Be careful with Puppetlabs Repositories

The first lesson I learned fairly quickly, was that the Puppetlabs Yum/Apt repositories don’t pin their versions. Meaning if you install the puppet package, in 2011 that was version 2.7 – right now that’s version 3.7.3. So image my surprise when working on Puppet code compatible with the 2.7 release, only to find a “yum update” to upgrade my Puppet client package to a new major version.

Once in the 3.x series, this wasn’t much of problem anymore. There were new features and bugfixes, but nothing that broke backwards compatibility. I’m curious to see how Puppet Labs will handle the release of Puppet 4.x, if a yum update will blindly upgrade a Puppet 3.x package to the new Puppet 4.x version.

In the PHP community this has been “solved” (yes, quotes, as it’s not a real fix) by appending the version numbers to the package. The PHP 5.2 to PHP 5.3 upgrade was pretty major and broke a lot of code, even though it was just a minor upgrade. Since then, most PHP packages are called php52, php53, php54, … This way, the package you install will always stay in the same major version and only receive bugfixes or security updates. Perhaps Puppet Labs can start a puppet3 package (for the current release) and a new puppet4 package, for the new release?

Or use a different yum or apt repository location for the Puppet 4.x release, so that current users don’t accidentally upgrade their Puppet 3.x client to an incompatible Puppet 4.x release.

Performance matters

When you just start out using Puppet, the typical Puppet run will take between 5 to 15 seconds. You’re just managing a few resources after all. But as your configs grow, and you add more and more resources to your config management, things can start to slow down. You can use the Puppet Profiler (available in puppet apply) to find the bottlenecks.

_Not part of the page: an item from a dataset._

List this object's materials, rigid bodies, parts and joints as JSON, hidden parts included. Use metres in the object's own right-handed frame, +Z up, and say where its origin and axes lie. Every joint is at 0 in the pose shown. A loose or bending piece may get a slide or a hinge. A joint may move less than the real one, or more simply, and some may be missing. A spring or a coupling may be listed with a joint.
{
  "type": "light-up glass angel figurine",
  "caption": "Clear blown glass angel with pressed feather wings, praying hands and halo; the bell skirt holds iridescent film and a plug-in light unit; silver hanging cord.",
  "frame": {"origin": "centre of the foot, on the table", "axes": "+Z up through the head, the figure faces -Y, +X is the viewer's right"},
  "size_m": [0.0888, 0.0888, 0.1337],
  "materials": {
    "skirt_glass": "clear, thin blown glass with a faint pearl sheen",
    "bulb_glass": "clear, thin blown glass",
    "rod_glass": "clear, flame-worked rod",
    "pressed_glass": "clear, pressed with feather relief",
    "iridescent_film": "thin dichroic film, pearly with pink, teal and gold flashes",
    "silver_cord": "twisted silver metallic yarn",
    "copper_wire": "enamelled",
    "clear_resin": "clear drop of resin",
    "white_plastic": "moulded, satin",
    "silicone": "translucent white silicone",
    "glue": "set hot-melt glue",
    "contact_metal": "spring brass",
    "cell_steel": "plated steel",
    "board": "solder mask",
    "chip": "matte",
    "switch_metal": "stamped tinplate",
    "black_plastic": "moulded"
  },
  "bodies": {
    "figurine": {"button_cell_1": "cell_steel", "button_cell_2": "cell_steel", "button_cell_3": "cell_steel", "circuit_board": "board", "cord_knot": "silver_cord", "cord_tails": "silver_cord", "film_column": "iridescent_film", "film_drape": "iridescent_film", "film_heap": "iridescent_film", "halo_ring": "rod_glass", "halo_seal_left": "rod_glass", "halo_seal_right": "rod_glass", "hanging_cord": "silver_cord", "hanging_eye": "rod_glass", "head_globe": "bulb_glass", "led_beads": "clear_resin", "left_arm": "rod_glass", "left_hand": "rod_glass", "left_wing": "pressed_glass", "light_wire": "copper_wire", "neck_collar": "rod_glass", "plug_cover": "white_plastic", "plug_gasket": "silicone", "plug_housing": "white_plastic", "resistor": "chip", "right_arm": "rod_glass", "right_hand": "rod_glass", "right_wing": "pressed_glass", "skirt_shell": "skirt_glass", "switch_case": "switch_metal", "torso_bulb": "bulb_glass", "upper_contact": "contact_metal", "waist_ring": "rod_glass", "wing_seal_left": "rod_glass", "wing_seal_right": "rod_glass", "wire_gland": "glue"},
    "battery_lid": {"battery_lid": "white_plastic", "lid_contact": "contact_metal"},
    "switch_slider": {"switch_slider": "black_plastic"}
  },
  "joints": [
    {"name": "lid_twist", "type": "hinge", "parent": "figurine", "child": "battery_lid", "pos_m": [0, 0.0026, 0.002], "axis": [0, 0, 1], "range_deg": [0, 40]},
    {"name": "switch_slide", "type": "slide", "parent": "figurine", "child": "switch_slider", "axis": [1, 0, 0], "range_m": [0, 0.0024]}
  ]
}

Once a run starts to take more than 3 minutes, you should start to look into optimising your code. Keep in mind that Puppet is single-threaded, but usually runs at a full 100% of a CPU core for checking/verifying/managing its resources: files, packages, services, … this all takes some effort.

The use of concat only made matters worse for my code: instead of managing a single File resource, to handle the configuration of a service, you can split it up into multiple parts. This makes sense from a code-reuse perspective, to keep things organised, but it also means that a single configuration file that previously consisted of 1 File resource, can now consist of 10 or more File resources, used to build the final configuration. If you’re using this for webserver vhosts, where you can easily have a few hundreds of them, this starts to add up.

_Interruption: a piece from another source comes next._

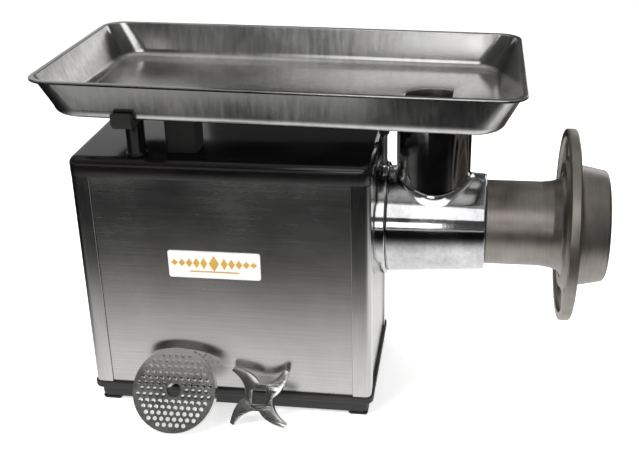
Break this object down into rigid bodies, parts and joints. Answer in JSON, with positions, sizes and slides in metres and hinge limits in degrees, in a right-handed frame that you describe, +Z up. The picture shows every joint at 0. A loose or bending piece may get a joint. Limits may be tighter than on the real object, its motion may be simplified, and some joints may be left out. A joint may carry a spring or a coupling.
{
  "type": "electric meat grinder",
  "caption": "Bench electric meat grinder: boxed motor housing, cast head with worm, knife and plate, spoked ring nut, long feed tray, spare plate and knife.",
  "frame": {"origin": "middle of the bounding box in X and Y, at the plane the feet stand on", "axes": "+X runs along the housing towards the grinding head, +Y towards the housing's rear panel, +Z up"},
  "size_m": [0.6234, 0.3032, 0.42],
  "materials": {
    "gloss_black": "high gloss moulded black",
    "matt_black": "matt moulded black",
    "black_rubber": "matt",
    "panel_steel": "brushed stainless sheet",
    "tray_steel": "satin drawn stainless sheet",
    "label_white": "plain satin white, no print",
    "motor_paint": "hammered enamel",
    "core_steel": "machined",
    "cast_aluminium": "polished casting",
    "grey_casting": "dull tinned, machined",
    "bronze": "machined",
    "polished_steel": "ground and polished",
    "terminal_plastic": "matt ivory",
    "green_plastic": "gloss",
    "red_plastic": "gloss"
  },
  "bodies": {
    "housing": {"base_tray": "matt_black", "foot_front_left": "black_rubber", "foot_front_right": "black_rubber", "foot_rear_left": "black_rubber", "foot_rear_right": "black_rubber", "corner_post_front_left": "panel_steel", "corner_post_front_right": "panel_steel", "corner_post_rear_left": "panel_steel", "corner_post_rear_right": "panel_steel", "front_panel": "panel_steel", "rear_panel": "panel_steel", "left_panel": "panel_steel", "right_panel": "panel_steel", "label_plate": "label_white", "top_cap": "gloss_black", "motor_case": "motor_paint", "motor_stator": "core_steel", "motor_end_shield_fan": "motor_paint", "motor_end_shield_drive": "motor_paint", "motor_bearing_fan": "core_steel", "motor_bearing_drive": "core_steel", "motor_cradle": "matt_black", "output_bearing_rear": "core_steel", "output_bearing_front": "core_steel", "oil_seal": "black_rubber", "gearbox_case": "motor_paint", "gearbox_cover": "motor_paint", "gearbox_mount": "matt_black", "neck_collar": "cast_aluminium", "tray_post": "matt_black", "tray_hook": "black_rubber", "tray_rest_block": "black_rubber", "switch_plate": "matt_black", "switch_body": "matt_black", "terminal_block": "terminal_plastic", "run_capacitor": "terminal_plastic", "cable_gland": "matt_black"},
    "output": {"output_shaft": "core_steel", "output_gear": "core_steel"},
    "idler": {"idler_shaft": "core_steel", "idler_gear": "core_steel", "idler_pinion": "core_steel"},
    "rotor": {"motor_shaft": "core_steel", "rotor_core": "core_steel", "cooling_fan": "matt_black", "motor_pinion": "core_steel"},
    "head": {"head_casting": "cast_aluminium", "cutter_barrel": "grey_casting", "worm_bush": "bronze"},
    "worm": {"feed_worm": "cast_aluminium", "cutting_knife": "polished_steel"},
    "plate": {"cutting_plate": "polished_steel"},
    "ring": {"ring_nut": "grey_casting"},
    "tray": {"feed_tray": "tray_steel"},
    "lock": {"lock_screw": "polished_steel", "lock_knob": "matt_black"},
    "start": {"start_button": "green_plastic"},
    "stop": {"stop_button": "red_plastic"},
    "spare_plate": {"spare_plate": "polished_steel"},
    "spare_knife": {"spare_knife": "polished_steel"}
  },
  "joints": [
    {"name": "output_spin", "type": "hinge", "parent": "housing", "child": "output", "pos_m": [-0.00929, 0.01312, 0.22], "axis": [1, 0, 0], "continuous": true},
    {"name": "idler_spin", "type": "hinge", "parent": "housing", "child": "idler", "pos_m": [-0.00929, 0.01312, 0.1575], "axis": [1, 0, 0], "continuous": true},
    {"name": "motor_spin", "type": "hinge", "parent": "housing", "child": "rotor", "pos_m": [-0.13929, 0.01312, 0.1015], "axis": [1, 0, 0], "continuous": true},
    {"name": "head_slide", "type": "slide", "parent": "housing", "child": "head", "axis": [1, 0, 0], "range_m": [0, 0.06]},
    {"name": "worm_spin", "type": "hinge", "parent": "head", "child": "worm", "pos_m": [0.11071, 0.01312, 0.22], "axis": [1, 0, 0], "continuous": true},
    {"name": "plate_advance", "type": "slide", "parent": "head", "child": "plate", "axis": [1, 0, 0], "range_m": [0, 0.0081]},
    {"name": "ring_nut_turn", "type": "hinge", "parent": "plate", "child": "ring", "pos_m": [0.28071, 0.01312, 0.22], "axis": [1, 0, 0], "range_deg": [0, 720]},
    {"name": "tray_lift", "type": "slide", "parent": "head", "child": "tray", "axis": [0, 0, 1], "range_m": [0, 0.06]},
    {"name": "lock_screw_turn", "type": "hinge", "parent": "housing", "child": "lock", "pos_m": [0.05651, 0.01312, 0.3], "axis": [0, 0, 1], "range_deg": [0, 360]},
    {"name": "start_press", "type": "slide", "parent": "housing", "child": "start", "axis": [1, 0, 0], "range_m": [0, 0.003], "stiffness_N_per_m": 400},
    {"name": "stop_press", "type": "slide", "parent": "housing", "child": "stop", "axis": [1, 0, 0], "range_m": [0, 0.003], "stiffness_N_per_m": 400},
    {"name": "spare_plate_lift", "type": "slide", "parent": "housing", "child": "spare_plate", "axis": [0, 0, 1], "range_m": [0, 0.05]},
    {"name": "spare_knife_lift", "type": "slide", "parent": "housing", "child": "spare_knife", "axis": [0, 0, 1], "range_m": [0, 0.05]}
  ],
  "couplings": [
    {"joint": "idler_spin", "follows": "output_spin", "ratio": -2.5714},
    {"joint": "motor_spin", "follows": "output_spin", "ratio": 7.7143},
    {"joint": "worm_spin", "follows": "output_spin", "ratio": 1},
    {"joint": "plate_advance", "follows": "ring_nut_turn", "m_per_rad": 0.00063662}
  ]
}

So be careful where you add resources in Puppet. Wherever possible, fall back to the OS built-in tools for managing the resources (ref.: logrotate, cronjobs, …). While Puppet is an amazingly powerful tool, too much simply is too much.

Always purge conf.d directories

In hindsight, this sounds obvious. If you’re creating a module for managing a service that uses a typical conf.d directory where configurations are dropped, make your Puppet definition of the directory purge unwanted configs. Here’s an example of what happened to my Nginx module.

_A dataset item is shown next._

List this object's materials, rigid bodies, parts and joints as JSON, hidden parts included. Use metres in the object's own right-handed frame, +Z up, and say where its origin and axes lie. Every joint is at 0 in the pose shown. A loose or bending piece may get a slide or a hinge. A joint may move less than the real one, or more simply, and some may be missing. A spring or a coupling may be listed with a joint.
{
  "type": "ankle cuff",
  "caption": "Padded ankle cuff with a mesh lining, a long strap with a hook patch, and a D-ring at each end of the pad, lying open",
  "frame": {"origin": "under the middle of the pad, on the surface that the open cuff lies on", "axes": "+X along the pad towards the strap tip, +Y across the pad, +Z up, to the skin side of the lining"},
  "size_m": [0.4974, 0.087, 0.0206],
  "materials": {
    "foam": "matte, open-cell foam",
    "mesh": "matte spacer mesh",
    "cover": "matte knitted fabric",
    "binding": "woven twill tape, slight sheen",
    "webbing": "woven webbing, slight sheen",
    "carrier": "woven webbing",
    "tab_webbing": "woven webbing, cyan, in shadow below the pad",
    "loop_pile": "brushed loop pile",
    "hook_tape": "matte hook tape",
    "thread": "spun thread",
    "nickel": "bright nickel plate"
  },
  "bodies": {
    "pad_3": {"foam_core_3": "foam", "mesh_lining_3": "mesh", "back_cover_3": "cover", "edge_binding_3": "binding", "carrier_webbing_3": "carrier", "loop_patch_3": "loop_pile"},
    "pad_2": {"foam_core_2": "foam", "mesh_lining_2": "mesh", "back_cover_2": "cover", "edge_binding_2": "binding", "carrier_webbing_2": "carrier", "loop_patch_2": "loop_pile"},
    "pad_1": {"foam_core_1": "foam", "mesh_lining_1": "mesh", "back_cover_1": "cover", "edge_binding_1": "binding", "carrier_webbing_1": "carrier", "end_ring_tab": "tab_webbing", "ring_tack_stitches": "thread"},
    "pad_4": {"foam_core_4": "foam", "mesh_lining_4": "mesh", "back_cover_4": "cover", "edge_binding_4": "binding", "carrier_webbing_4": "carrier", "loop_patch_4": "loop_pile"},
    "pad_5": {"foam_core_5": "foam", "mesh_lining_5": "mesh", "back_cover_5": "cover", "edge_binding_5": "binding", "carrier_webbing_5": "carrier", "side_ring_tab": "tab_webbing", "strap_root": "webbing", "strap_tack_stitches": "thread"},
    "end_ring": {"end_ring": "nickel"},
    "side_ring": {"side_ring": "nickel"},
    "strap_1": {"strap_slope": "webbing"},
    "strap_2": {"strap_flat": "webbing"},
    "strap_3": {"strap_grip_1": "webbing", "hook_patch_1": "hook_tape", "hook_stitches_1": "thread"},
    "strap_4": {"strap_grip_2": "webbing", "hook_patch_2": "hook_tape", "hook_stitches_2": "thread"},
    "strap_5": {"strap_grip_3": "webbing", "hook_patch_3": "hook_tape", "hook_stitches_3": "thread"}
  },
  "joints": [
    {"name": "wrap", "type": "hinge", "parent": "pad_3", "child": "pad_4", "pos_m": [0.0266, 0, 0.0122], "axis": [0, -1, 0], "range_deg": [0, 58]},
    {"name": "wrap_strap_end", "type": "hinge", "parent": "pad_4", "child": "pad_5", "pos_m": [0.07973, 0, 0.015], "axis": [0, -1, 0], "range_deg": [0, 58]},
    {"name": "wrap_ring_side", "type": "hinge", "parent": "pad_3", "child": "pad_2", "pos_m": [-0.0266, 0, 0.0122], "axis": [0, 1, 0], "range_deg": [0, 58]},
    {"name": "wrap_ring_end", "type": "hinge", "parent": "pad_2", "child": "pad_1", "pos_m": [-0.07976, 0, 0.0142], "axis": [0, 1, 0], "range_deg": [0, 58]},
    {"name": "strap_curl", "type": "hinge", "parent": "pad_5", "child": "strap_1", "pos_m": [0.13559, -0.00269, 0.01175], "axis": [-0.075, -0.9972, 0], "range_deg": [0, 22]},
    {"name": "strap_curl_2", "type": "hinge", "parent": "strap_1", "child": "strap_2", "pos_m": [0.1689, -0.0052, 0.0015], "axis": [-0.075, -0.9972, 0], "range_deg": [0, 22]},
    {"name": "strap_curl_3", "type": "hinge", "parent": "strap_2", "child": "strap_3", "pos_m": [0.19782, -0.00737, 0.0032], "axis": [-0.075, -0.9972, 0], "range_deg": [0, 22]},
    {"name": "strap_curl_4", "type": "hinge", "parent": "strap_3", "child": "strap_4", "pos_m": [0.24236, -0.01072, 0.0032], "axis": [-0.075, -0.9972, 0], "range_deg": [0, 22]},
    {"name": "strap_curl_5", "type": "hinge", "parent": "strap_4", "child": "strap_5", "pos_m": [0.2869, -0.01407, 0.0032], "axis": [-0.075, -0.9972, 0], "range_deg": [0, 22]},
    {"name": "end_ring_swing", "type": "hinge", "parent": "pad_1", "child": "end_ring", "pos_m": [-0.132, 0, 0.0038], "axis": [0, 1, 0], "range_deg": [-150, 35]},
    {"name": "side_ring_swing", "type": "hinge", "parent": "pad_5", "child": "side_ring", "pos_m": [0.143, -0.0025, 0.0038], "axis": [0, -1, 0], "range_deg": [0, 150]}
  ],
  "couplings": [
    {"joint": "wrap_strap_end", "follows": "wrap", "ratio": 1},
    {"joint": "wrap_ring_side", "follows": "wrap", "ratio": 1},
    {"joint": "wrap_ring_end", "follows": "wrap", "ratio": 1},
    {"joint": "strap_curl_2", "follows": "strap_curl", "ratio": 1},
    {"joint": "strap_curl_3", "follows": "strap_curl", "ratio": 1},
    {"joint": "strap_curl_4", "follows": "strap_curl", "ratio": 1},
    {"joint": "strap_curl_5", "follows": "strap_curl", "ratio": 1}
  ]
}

file { '/etc/nginx.conf.d':
  ensure => directory,
}

The above was the simplest definition of a directory possible. I dropped my Nginx configurations into the conf.d folder, reloaded Nginx and done. But whenever you perform a yum update nginx, the RPM package can decide to drop additional config files into its conf.d directory (like a default.conf file). Config files you may not have anticipated (like default vhost configs that bind to port :80). So always purge your conf.d folders.

file { '/etc/nginx.conf.d':
  ensure => directory,
  purge  => true,
}

This way, any file not managed by Puppet, will be automatically removed.

Reload services on conf.d changes

This is follow-up of the remark made previously: if Puppet will automatically remove unwanted files from the conf.d folder, the service should be reloaded. Otherwise, you may have unwanted configs still in active use by the service, that you may not want. So to expand the example above, add a Notify to the File resource that manages the directory. This way, the service does a clean reload whenever Puppet removes files.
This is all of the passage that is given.